Is an increment of presumed advantage in the drug war worth the price of warrantless searches, extreme and irrational punishments, pointless additional prison crowding, expansion of prosecutors’ power to take property from people never found guilty of a crime, and further abdication of state powers to federal bureaucrats?

The drug policy reform recommendations incorporated into House Bill 1352 are actually quite modest, having been exhaustively vetted by both the Drug Policy Task force of the Colorado Commission on Criminal and Juvenile Justice and by the voting members of the Commission itself, which includes representatives of the Attorney General’s Office, the Public Defender’s Office, the Department of Public Safety, prosecutors, chief’s of police, county sheriffs, drug treatment providers, legislators, and numerous other interested parties.

The Independence Institute has long advocated drug law reform.  In this 2005 issue paper, “Getting Smart on Crime: Time to Reform Colorado’s Drug Offense Sentencing Policies,” I recommend lowering both use and possession of illegal drugs from felony crimes to misdemeanors and the creation of sentencing grid for controlled substance offenses separate and distinct (and much less draconian) from the sentencing structure for violent and property crimes.

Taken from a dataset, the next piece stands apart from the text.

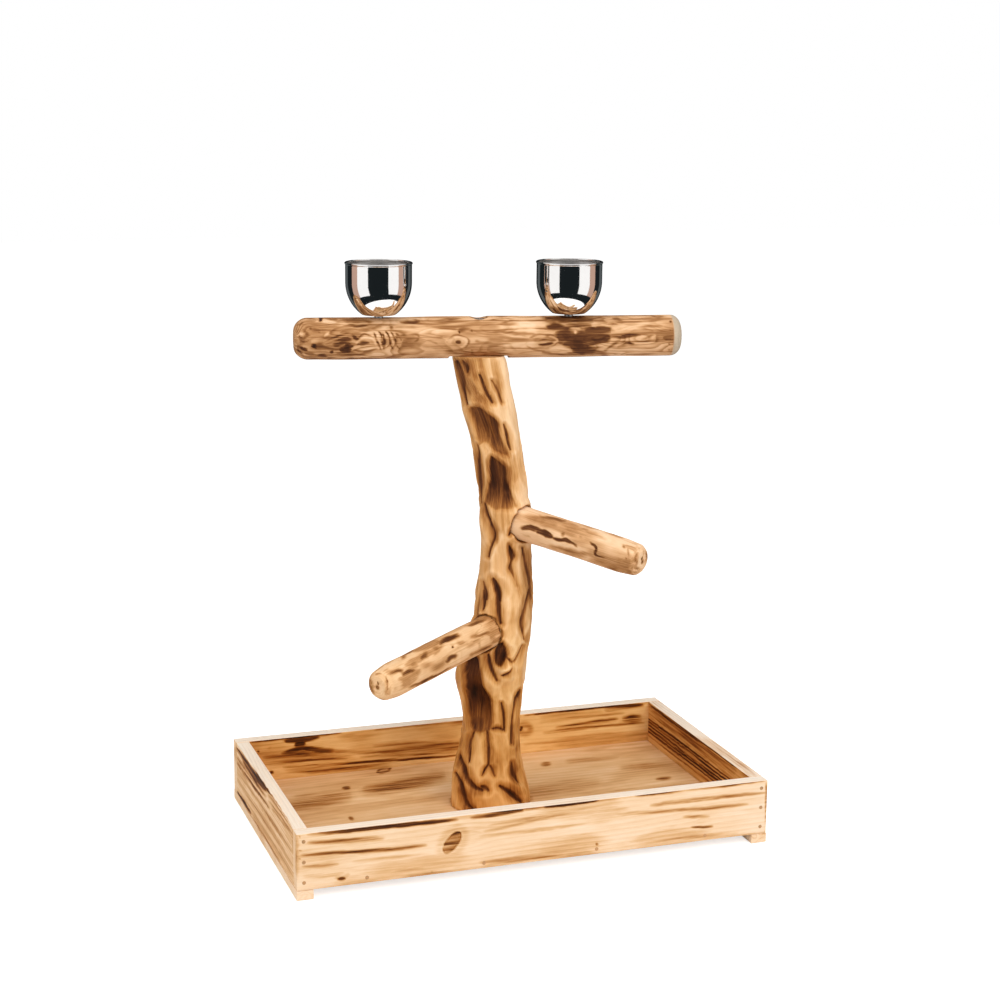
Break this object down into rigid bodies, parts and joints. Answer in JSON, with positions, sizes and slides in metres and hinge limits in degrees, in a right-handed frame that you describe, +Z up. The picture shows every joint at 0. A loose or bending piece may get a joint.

Here is what HB 1352 does with regard to drug possession offenses:

  • Creates a separate statute for the crime of possession of drugs.
  • Reduces the crime of drug use from a class 6 felony to a class 2 misdemeanor.
  • Redefines the quantity of drugs that is considered “simple possession” from 1 gram or less to 4 grams or less of a schedule I or II drug and 2 grams or less of methamphetamine.  “Simple possession” would be a class 6 felony.
  • Standardizes that possession for personal use of amounts greater than “simple possession” quantities is a class 4 felony.
  • Reduces possession of schedule III-V drugs (i.e. prescription drugs) to a misdemeanor.
  • Reduces the penalty for fraud and deceit in connection with controlled substances from a class 5 to a class 6 felony.
  • Requires cost savings from this bill to be evaluated annually by the division of criminal justice and reported to the legislature and that some of the cost savings will be allocated to expand and enhance substance abuse treatment.
  • Here is what HB 1352 does with regard to marijuana offenses:

  • Redefines the quantity of marijuana possession that determines crime classifications at various levels including possession of 2 ounces or less (petty offense), possession of more than 2 ounces but no more than 6 ounces (class 2 misdemeanor), possession of more than 6 ounces but less than 12 ounces (class 1 misdemeanor), and possession of more than 12 ounces (class 6 felony).
  • Redefines the quantity of marijuana concentrate possession that determines crime classification at various levels including possession of 3 ounces or less (class 1 misdemeanor) and possession of over 3 ounces (class 6 felony).
  • Creates a graduated penalty for marijuana cultivation including cultivation of 6 or fewer plants (class 1 misdemeanor), cultivation of between 7-29 plants (class 5 felony) and cultivation of 30 or more plants (class 4 felony).
  • The bill is sponsored by Colorado Springs Republican Representative Mark Waller and by Senators Pat Steadman (D-Denver) and Shawn Mitchell (R-Broomfield). HB 1352 now heads to the Senate, and is scheduled to be heard by the Senate Judiciary Committee on Monday, April 26.